The U.S. government clings to a more than thirty-five year-old Supreme Court precedent known as Smith v. Maryland.
As the Electronic Frontier Foundation has noted, “It’s doubtful the justices would have predicted that their narrow decision upholding the warrantless collection of the phone numbers one person dialed over three days would be stretched to justify forms of electronic surveillance that would have been the stuff of science fiction in 1979.”
“Unfortunately, Smith has been used to justify all sorts of surveillance, from the FBI seeking Twitter account information and the police tracking a cell phone’s past locations to the NSA’s bulk collection of telephone metadata and Internet communications.”
But courts are increasingly persuaded by the argument technology is so different today that Americans do expect privacy and have right to Fourth Amendment protection.
In June 2014, the Eleventh Circuit Court of Appeals ruled “cell site location information is within the subscriber’s reasonable expectation of privacy.”
The Third Circuit Court of Appeals ruled around this same time, “It is unlikely that cell phone customers are aware that their cell phone providers collect and store historical location information.”
“When a cell phone user makes a call, the only information that is voluntarily and knowingly conveyed to the phone company is the number that is dialed, and there is no indication to the user that making that call will also locate the caller.”
Judge Richard Leon of the U.S. District Court for the District of Columbia wrote, when he ruled against the NSA’s phone records surveillance program, “People in 2013 have an entirely different relationship with phones than they did thirty-four years ago. As a result, people make calls and send text messages now that they would not (really, could not) have made or sent back when Smith was decided.”

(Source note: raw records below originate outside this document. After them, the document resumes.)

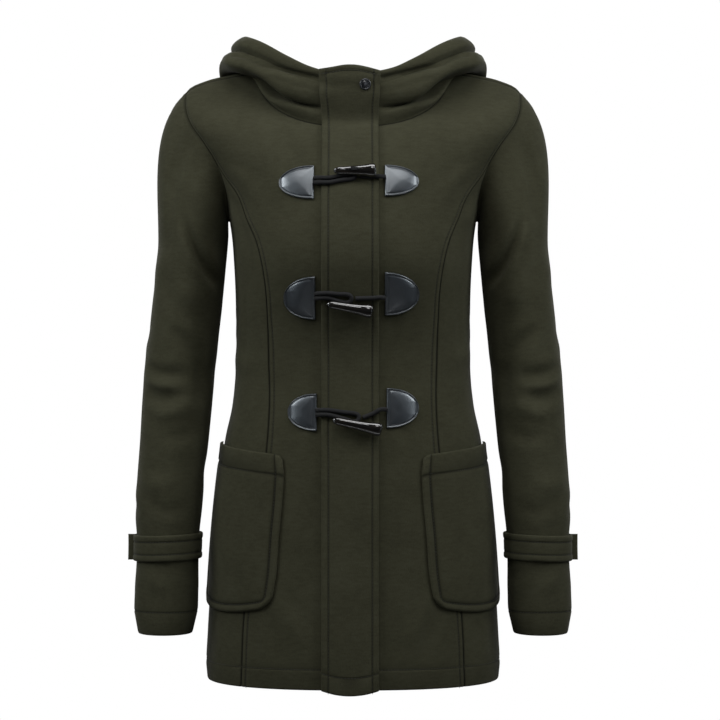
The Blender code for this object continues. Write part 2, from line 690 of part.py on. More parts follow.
def cuff_strap(side, name):
    """A strap round the cuff, its squared end standing out on the outer side."""
    angles = np.linspace(5.0, 352.0, 24)
    rows = []
    for share in (0.0, 0.5, 1.0):
        height = STRAP_MIDDLE + STRAP_HEIGHT * (share - 0.5) - 1.5 * np.cos(np.radians(angles))
        ring = arm_ring(angles, height)
        lift = swell(SLEEVE_FOLDS, angles, height)
        outward = unit(ring - ring.mean(axis=0) * np.array([1, 1, 1])) * np.array([1, 1, 0])
        ring = ring + unit(outward) * (STRAP_OFFSET + 0.6 + lift[:, None])
        tab = [ring[-1] + np.array([reach, 0.6, 0.0]) for reach in (4.5, STRAP_TAB)]
        rows.append(np.concatenate([ring, np.stack(tab)]))
    points = np.stack(rows)
    facing = grid_normals(points)
    middle = points[:, :24].mean(axis=(0, 1))
    facing *= np.sign(np.sum(facing[:, :20] * (points[:, :20] - middle)))
    flip = np.array([side, 1, 1])
    return wall_object(name, points * flip, facing * flip, WALL, "cloth")


def patch(name, inner, outer, high, low):
    """A D-shaped leather patch laid on the front, its straight edge inwards."""
    out = np.array([0.0, 0.3, 0.55, 0.76, 0.9, 0.985])
    half = np.sqrt(1 - out**2.3)
    across = np.linspace(-1, 1, 7)
    distance = inner + (outer - inner) * out[:, None] + 0.0 * across[None, :]
    middle, reach = (high + low) / 2, (high - low) / 2
    height = middle + reach * half[:, None] * across[None, :]
    lift = np.full(distance.shape, WALL / 2 + LAID_GAP + PATCH_EASE + PATCH_WALL / 2)
    turn, along = front_place(distance, height)
    normal = body_normal(turn, along)
    points = body(turn, along) + normal * lift[..., None]
    return wall_object(name, points, normal, PATCH_WALL, "leather")


def horn(name, thin, thick):
    """A toggle: a flattened, tapering piece of horn that lies over the cords."""
    lift = PLACKET_WALL / 2 + LAID_GAP + 2 * CORD_RADIUS + LAID_GAP
    start = over_placket(thin[0], thin[1], lift + 3.2)
    end = over_placket(thick[0], thick[1], lift + 5.9)
    axis = unit(end - start)
    upward = unit(np.cross(axis, np.array([0.0, -1.0, 0.0])))
    upward = upward * np.sign(upward[2])
    forward = np.cross(upward, axis)
    vertices, faces = [], []
    turns = np.radians(np.arange(HORN_SIDES) * 360.0 / HORN_SIDES)
    for share, radius in HORN_PROFILE:
        middle = start + (end - start) * share
        for turn in turns:
            reach = upward * math.sin(turn) + forward * math.cos(turn) * HORN_FLATNESS
            vertices.append(middle + reach * radius)
    for ring in range(len(HORN_PROFILE) - 1):
        for step in range(HORN_SIDES):
            a, b = ring * HORN_SIDES + step, ring * HORN_SIDES + (step + 1) % HORN_SIDES
            faces.append((a, b, b + HORN_SIDES, a + HORN_SIDES))
    faces.append(tuple(reversed(range(HORN_SIDES))))
    last = (len(HORN_PROFILE) - 1) * HORN_SIDES
    faces.append(tuple(range(last, last + HORN_SIDES)))
    return mesh_object(name, np.array(vertices), faces, "horn")


def tube(name, route, radius, colour):
    """A round cord along a smooth route, with filled ends."""
    gaps = np.linalg.norm(np.diff(route, axis=0), axis=1)
    levels = np.concatenate([[0.0], np.cumsum(gaps)])
    steps = np.linspace(0, levels[-1], max(8, int(levels[-1] / (radius * 2))))
    rows = [(level, *point) for level, point in zip(levels, route)]
    points = np.stack(smooth_columns(rows, steps), axis=-1)
    curve = bpy.data.curves.new(name, "CURVE")
    curve.dimensions = "3D"
    spline = curve.splines.new("POLY")
    spline.points.add(len(points) - 1)
    for target, point in zip(spline.points, points):
        target.co = (*(point * MM), 1.0)
    curve.bevel_depth = radius * MM
    curve.bevel_resolution = 2
    curve.use_fill_caps = True
    curve.materials.append(material(colour))
    made = bpy.data.objects.new(name, curve)
    bpy.context.scene.collection.objects.link(made)
    return made


def cords(number, row):
    """The doubled loop from the right patch and the anchor from the left one."""
    lying = PLACKET_WALL / 2 + LAID_GAP + CORD_RADIUS
    right_x, left_x = row["patch_right"][0], row["patch_left"][0]
    bend_x = (row["thin"][0] + row["thick"][0]) / 2 + 1.0
    bend_z, bend_reach = row["bend"]
    low = WALL / 2 + LAID_GAP + CORD_RADIUS + 1.4
    near = on_front(np.array([right_x + 0.6]), np.array([row["cord_right"]]), np.array([low]))[0]
    upper, lower = [], []
    for spread, strand in ((CORD_SPREAD, upper), (-CORD_SPREAD, lower)):
        strand.append(near + np.array([0.0, 0.0, spread]))
        height = row["cord_right"] + spread
        strand.append(over_placket(PLACKET_RIGHT - 1.6, height, lying + 0.9))
        strand.append(over_placket(PLACKET_RIGHT + 7.0, height, lying + 0.2))
        opened = bend_z + math.copysign(bend_reach, spread)
        strand.append(over_placket(bend_x - 14.0, 0.3 * height + 0.7 * opened, lying))
    turn_round = []
    for angle in (90.0, 45.0, 0.0, -45.0, -90.0):
        reach = bend_reach * math.cos(math.radians(angle))
        rise = bend_reach * math.sin(math.radians(angle))
        turn_round.append(over_placket(bend_x - 4.0 + reach, bend_z + rise, lying))
    loop = upper + turn_round + lower[::-1]
    tube(f"loop_cord_{number}", np.array(loop), CORD_RADIUS, "cord")
    far = on_front(np.array([left_x - 0.6]), np.array([row["cord_left"]]), np.array([low]))[0]
    anchor = [far, over_placket(PLACKET_LEFT + 2.2, row["cord_left"], lying + 0.9),
              over_placket(PLACKET_LEFT - 7.0, (row["cord_left"] + bend_z) / 2, lying + 0.2),
              over_placket(bend_x + 5.0, bend_z, lying)]
    tube(f"anchor_cord_{number}", np.array(anchor), CORD_RADIUS, "cord")


def snap():
    """The small cap of a press stud near the top of the placket."""
    lift = PLACKET_WALL / 2 + LAID_GAP + SNAP_EASE
    foot = over_placket(SNAP_PLACE[0], SNAP_PLACE[1], lift)
    head = over_placket(SNAP_PLACE[0], SNAP_PLACE[1], lift + 1.0)
    axis = unit(head - foot)
    side = unit(np.cross(axis, np.array([0.0, 0.0, 1.0])))
    up = np.cross(side, axis)
    rings = ((0.0, 0.92), (0.15, 1.0), (0.65, 1.0), (1.0, 0.8))
    sides = 20
    vertices, faces = [], []
    for rise, spread in rings:
        for step in range(sides):
            turn = 2 * math.pi * step / sides
            reach = side * math.cos(turn) + up * math.sin(turn)
            vertices.append(foot + axis * SNAP_HEIGHT * rise + reach * SNAP_RADIUS * spread)
    for ring in range(len(rings) - 1):
        for step in range(sides):
            a, b = ring * sides + step, ring * sides + (step + 1) % sides
            faces.append((a, b, b + sides, a + sides))
    faces.append(tuple(reversed(range(sides))))
    faces.append(tuple(range(3 * sides, 4 * sides)))
    return mesh_object("snap", np.array(vertices), faces, "metal")


def lashing():
    """The wrap of cord through the top toggle's holes, on its face."""
    row = TOGGLE_SETS[0]
    lift = PLACKET_WALL / 2 + 2 * LAID_GAP + 2 * CORD_RADIUS
    middle_x = (row["thin"][0] + row["thick"][0]) / 2 - 0.8
    middle_z = (row["thin"][1] + row["thick"][1]) / 2
    foot = over_placket(middle_x, middle_z, lift + 4.6 + 5.6 * HORN_FLATNESS + 0.4)
    sides, vertices, faces = 12, [], []
    for depth, spread in ((0.0, 0.8), (0.6, 1.0), (1.6, 0.6)):
        for step in range(sides):
            turn = 2 * math.pi * step / sides
            offset = np.array([6.0 * math.cos(turn), 0.0, 2.0 * math.sin(turn)]) * spread
            vertices.append(foot + offset + np.array([0.0, -depth, 0.0]))
    for ring in range(2):
        for step in range(sides):
            a, b = ring * sides + step, ring * sides + (step + 1) % sides
            faces.append((a, b, b + sides, a + sides))
    faces.append(tuple(reversed(range(sides))))
    faces.append(tuple(range(2 * sides, 3 * sides)))
    return mesh_object("lashing", np.array(vertices), faces, "cord")


def main():
    """Build the coat."""
    clear_scene()
    for side, word in ((1, "left"), (-1, "right")):
        front_panel(side, f"front_{word}")
        side_panel(side, f"side_front_{word}")
        sleeve(side, f"sleeve_{word}")
        hood_half(side, f"hood_{word}")
        pocket(side, f"pocket_{word}")
        cuff_strap(side, f"cuff_strap_{word}")
    back_panel()
    placket_object()
    for number, row in enumerate(TOGGLE_SETS, start=1):
        patch(f"patch_right_{number}", *row["patch_right"])
        patch(f"patch_left_{number}", *row["patch_left"])
        horn(f"toggle_{number}", row["thin"], row["thick"])
        cords(number, row)
    snap()
    lashing()


if __name__ == "__main__":
    main()
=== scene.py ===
"""The looks of a hooded toggle coat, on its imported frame.

Forms are worked out in millimetres and become metres when a mesh is made. A
place on the body is a turn, in degrees from the centre front towards the
wearer's left, and an along, the distance up the cloth's rings from the hem.
"""

import logging
import math
from dataclasses import dataclass, field
from enum import Enum
from typing import Callable, Optional, Sequence

import bpy
import numpy as np
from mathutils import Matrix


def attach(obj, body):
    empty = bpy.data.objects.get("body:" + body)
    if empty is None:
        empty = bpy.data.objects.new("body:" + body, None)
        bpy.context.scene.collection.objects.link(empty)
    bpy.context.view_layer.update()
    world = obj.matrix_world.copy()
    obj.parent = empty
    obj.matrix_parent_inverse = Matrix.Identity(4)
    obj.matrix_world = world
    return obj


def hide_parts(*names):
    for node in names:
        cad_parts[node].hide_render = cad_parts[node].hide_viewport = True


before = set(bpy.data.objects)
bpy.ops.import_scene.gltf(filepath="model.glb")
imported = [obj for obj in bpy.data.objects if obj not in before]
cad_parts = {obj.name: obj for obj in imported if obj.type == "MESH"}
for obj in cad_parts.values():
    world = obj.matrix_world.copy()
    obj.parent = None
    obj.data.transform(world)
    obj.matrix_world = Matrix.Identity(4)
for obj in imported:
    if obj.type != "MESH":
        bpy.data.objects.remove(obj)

LOG = logging.getLogger("coat")
MM = 0.001
GAP = 0.3  # between two pieces, in millimetres
CLOTH_FACE = 1.5  # from the middle of the body's cloth to its outer face
EDGE_SHARE = 0.45  # the part of a strip that the steps of one edge may take
FAR_AWAY = 1e9

Array = np.ndarray
Surface = Callable[[Array, Array], Array]
Edge = Callable[[Array], tuple[Array, Array]]

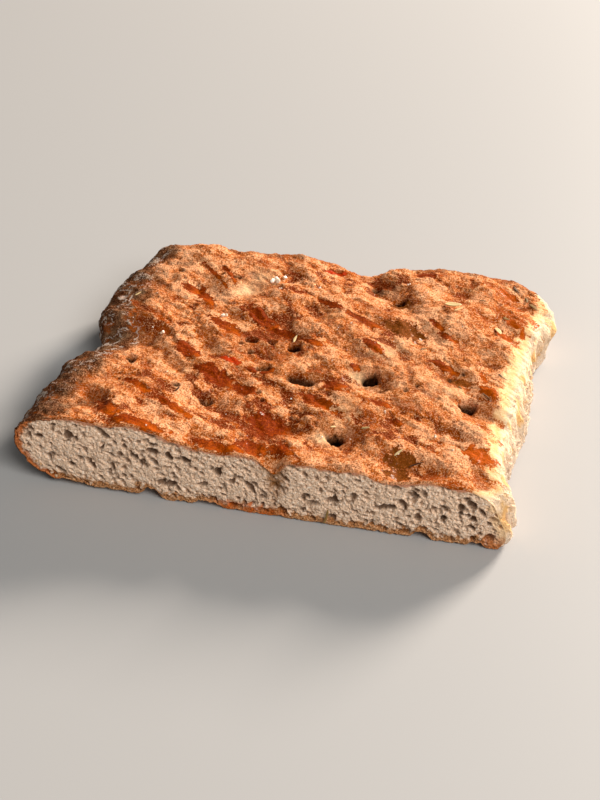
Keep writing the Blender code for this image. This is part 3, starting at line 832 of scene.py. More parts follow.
def buildCutCrumb():
    t, level = steps(cutCrumb["columns"]), steps(cutCrumb["rows"])
    base = cutPoints(t, level)          # rows follow level
    x, z = base[..., 0], base[..., 2]
    fromTop, fromLow = base[:1, :, 2] - z, z - base[-1:, :, 2]
    fromLeft, fromRight = x - base[:, :1, 0], base[:, -1:, 0] - x
    nearTop = smoothStep(3.0 * mm, 0.0, fromTop)
    nearLeft = smoothStep(3.0 * mm, 0.0, fromLeft) * (1.0 - nearTop)
    leftPlain = wallPoints(leftSide, np.zeros(1), steps(crust["sideRows"]))[:, 0]
    points = weldEdges(base, t, level, topIndex[:, 0], cutPoints(steps(crust["columns"]), 0.0)[0],
                       skirtIndex[:, 0], leftPlain, nearTop, nearLeft)
    noise = partial(layeredNoise, xyz(x, 0.0, z))
    xs, zs, raster = poreRaster((x.min(), z.min()), (x.max(), z.max()), 7)
    warpX, warpZ = (cutCrumb["warpReach"] * noise(cutCrumb["warpSize"], seed, 3, 0.6) for seed in (5, 6))
    pores = readRaster(xs, zs, raster, x + warpX, z + warpZ)
    torn = noise(3.0 * mm, 77, 3, 0.65)
    wave = cutCrumb["waveHeight"] * (np.abs(noise(cutCrumb["waveSize"], 45, 4, 0.6)) - 0.15)
    rough = cutCrumb["roughHeight"] * (np.abs(noise(cutCrumb["roughSize"], 55, 2, 0.7)) - 0.25)
    fromEdge = np.minimum(np.minimum(fromTop, fromLow), np.minimum(fromLeft, fromRight))
    opened = smoothStep(0.2 * mm, 1.2 * mm, fromEdge)
    groove = cutCrumb["seamDepth"] * bell(x, cutCrumb["seamX"], 3.5 * mm) * smoothStep(0.0, 20.0 * mm, z)
    points[..., 1] += opened * (pores + wave + rough + groove)
    # browned rim, paler end, soaked places, and painted shade in the pores with a random mottle
    rimWave = np.maximum(1.0 + 0.85 * noise(3.2 * mm, 65, 4, 0.75), 0.15)
    thick = cutCrumb["leftRim"] * rimWave * (1.0 + 0.9 * smoothStep(12.0 * mm, 24.0 * mm, z))
    rim = np.maximum(smoothStep(1.2, 0.7, fromLow / (cutCrumb["lowRim"] * rimWave)),
                     smoothStep(1.2, 0.6, fromLeft / thick))
    gold = smoothStep(1.3, 0.3, fromRight / (cutCrumb["rightRim"] * rimWave * (1.2 - 0.5 * z / (30.0 * mm))))
    soaked = np.maximum(0.8 * smoothStep(1.3, 0.4, fromTop / (cutCrumb["topRim"] * rimWave)),
                        0.7 * smoothStep(1.3, 0.5, fromLeft / (3.0 * mm * rimWave)))
    wander = 1.2 * mm * noise(5.0 * mm, 73, 3)
    stain = bell(x + wander, cutCrumb["seamX"], 2.4 * mm + 0.20 * np.maximum(z - 10.0 * mm, 0.0))
    stain = np.clip(stain * (1.0 + 0.8 * noise(2.5 * mm, 69, 3, 0.7)), 0.0, 1.0)
    stain = stain * (0.40 + 0.60 * smoothStep(6.0 * mm, 18.0 * mm, z))
    wetFoot = smoothStep(5.0 * mm, 2.5 * mm, fromLow + 1.6 * mm * noise(6.0 * mm, 67, 3))
    wetFoot = wetFoot * bell(x, 82.0 * mm, 15.0 * mm, 6) * (0.7 + 0.9 * torn)
    corner = smoothStep(7.0 * mm, 3.5 * mm, np.hypot(fromRight - 2.0 * mm, fromLow - 1.0 * mm))
    # poreShadeAndMottle: painted shade that deepens with each bubble's depth, plus a random mottle
    masks = {"rim": rim, "gold": gold, "poreShadeAndMottle": opened * (pores / mm + 0.7 * torn), "stain": stain,
             "orange": np.maximum(np.maximum(wetFoot, 0.55 * corner), soaked)}
    quads = gridQuads(indexGrid(points))
    return makePiece("cutCrumb", points, quads, base[..., ::2], masks), points


cutPiece, cutGrid = buildCutCrumb()

# Torn side
tornSide = {
    "columns": 520,
    "rows": 110,
    "ridgeSize": 9.0 * mm,
    "ridgeHeight": 1.5 * mm,
    "sheetSize": 6.0 * mm,      # torn sheets that end in steep edges
    "sheetHeight": 1.4 * mm,
    "strandSize": 2.2 * mm,
    "strandHeight": 0.75 * mm,
    "pocketSize": 2.6 * mm,
    "pocketShare": 0.55,
    "pocketDepth": 0.7 * mm,
    "fibreSize": 0.9 * mm,
    "fibreHeight": 0.16 * mm,
    "stretch": 2.2,
    "smoothTop": 9.0 * mm,      # soft skin below the top edge, before the torn part
}


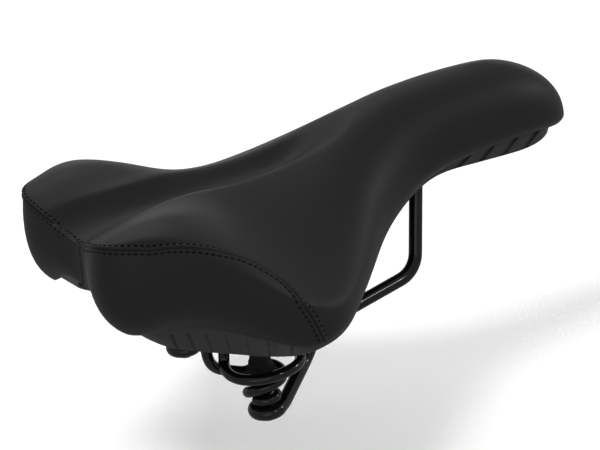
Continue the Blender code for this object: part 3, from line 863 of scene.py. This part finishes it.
def make_ribs(pan_tree):
    """Stiffening ribs on the pan's underside: cross ribs and two long ones, each a thin tapered wall."""
    routes = []
    for x, reach in RIB_REACH.items():
        routes.append([(x, y) for y in np.linspace(-reach, reach, 41)])
    for side in (-1, 1):
        routes.append([(x, side * (8 + 3.5 * math.cos(x / 40))) for x in np.linspace(-104, 30, 70)])
    points, faces = [], []
    for route in routes:
        count = len(route)
        ring = []
        for k, (x, y) in enumerate(route):
            before, after = route[max(k - 1, 0)], route[min(k + 1, count - 1)]
            along = unit(np.array([after[0] - before[0], after[1] - before[1], 0.0]))
            out = np.array([-along[1], along[0], 0])
            hit = pan_tree.ray_cast(Vector((x, y, -50)), Vector((0, 0, 1)))
            roof = hit[0].z if hit[0] is not None else 45
            depth = RIB_DEPTH * min(1, 6 * min(k, count - 1 - k) / count) + 0.05
            for width, rise in ((RIB_ROOT, 0.4), (RIB_TIP, -depth), (-RIB_TIP, -depth), (-RIB_ROOT, 0.4)):
                ring.append(np.array([x, y, roof + rise]) + out * width)
        faces += [tuple(v + len(points) for v in face) for face in sleeve_faces(count, 4)]
        points += ring
    mesh = closed_mesh("pan_ribs", points, faces)
    add("pan_ribs", mesh, PAN_PLASTIC, "seat", "pan_plastic")


# ---------------------------------------------------------------- wire work


def rounded(corners, step=5):
    """Polyline through corners given as (point, bend radius), with an arc at each inner corner."""
    points = [Vector(corners[0][0])]
    for (before, _), (corner, radius), (after, _) in zip(corners, corners[1:], corners[2:]):
        corner = Vector(corner)
        back = (Vector(before) - corner).normalized()
        ahead = (Vector(after) - corner).normalized()
        turn = math.pi - back.angle(ahead)
        reach = radius * math.tan(turn / 2)
        centre = corner + (back + ahead).normalized() * radius / math.cos(turn / 2)
        first = corner + back * reach - centre
        axis = first.cross(corner + ahead * reach - centre).normalized()
        count = max(2, round(math.degrees(turn) / step))
        for k in range(count + 1):
            points.append(centre + Matrix.Rotation(turn * k / count, 3, axis) @ first)
    points.append(Vector(corners[-1][0]))
    return points


def tube(name, line, radius, sides=24):
    """Closed tube along a line of points, with rounded ends. Its sides turn as little as they can."""
    line = np.array([list(p) for p in line], float)
    along = unit(np.gradient(line, axis=0))
    side = unit(np.cross(along[0], (0.3, 0.2, 1.0)))
    rings = []
    angles = np.linspace(0, 2 * math.pi, sides, endpoint=False)
    frames = []
    for point, forward in zip(line, along):
        side = unit(side - forward * side.dot(forward))
        frames.append((point, forward, side, np.cross(forward, side)))
    stops = [(0, -0.5, 0.86), (0, -0.15, 0.985)]
    stops += [(k, 0, 1) for k in range(len(line))]
    stops += [(len(line) - 1, 0.15, 0.985), (len(line) - 1, 0.5, 0.86)]
    for k, ahead, size in stops:
        point, forward, side, up = frames[k]
        centre = point + forward * ahead * radius * 0.3
        rings.append(centre + radius * size * (np.outer(np.cos(angles), side) + np.outer(np.sin(angles), up)))
    return closed_mesh(name, np.array(rings).reshape(-1, 3), sleeve_faces(len(rings), sides))


def filled(line, spacing):
    """Line with extra points on its long straight runs."""
    points = [line[0]]
    for before, after in zip(line, line[1:]):
        count = max(1, int((after - before).length / spacing))
        points += [before.lerp(after, k / count) for k in range(1, count + 1)]
    return points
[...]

In contrast to surveillance involving pen registers deemed constitutional by Smith v. Marlyand, he noted the metadata program involves “creation and maintenance of a historical database containing five years’ worth of data. And I might add, there is the very real prospect that the program will go on for as long as America is combatting terrorism, which realistically could be forever!”
While the focal point of that decision was not cell-site location information, it still points to the stark reality U.S. courts increasingly find the government to be pushing flawed legal arguments in order to justify unconstitutional activity in violation of citizens’ privacy.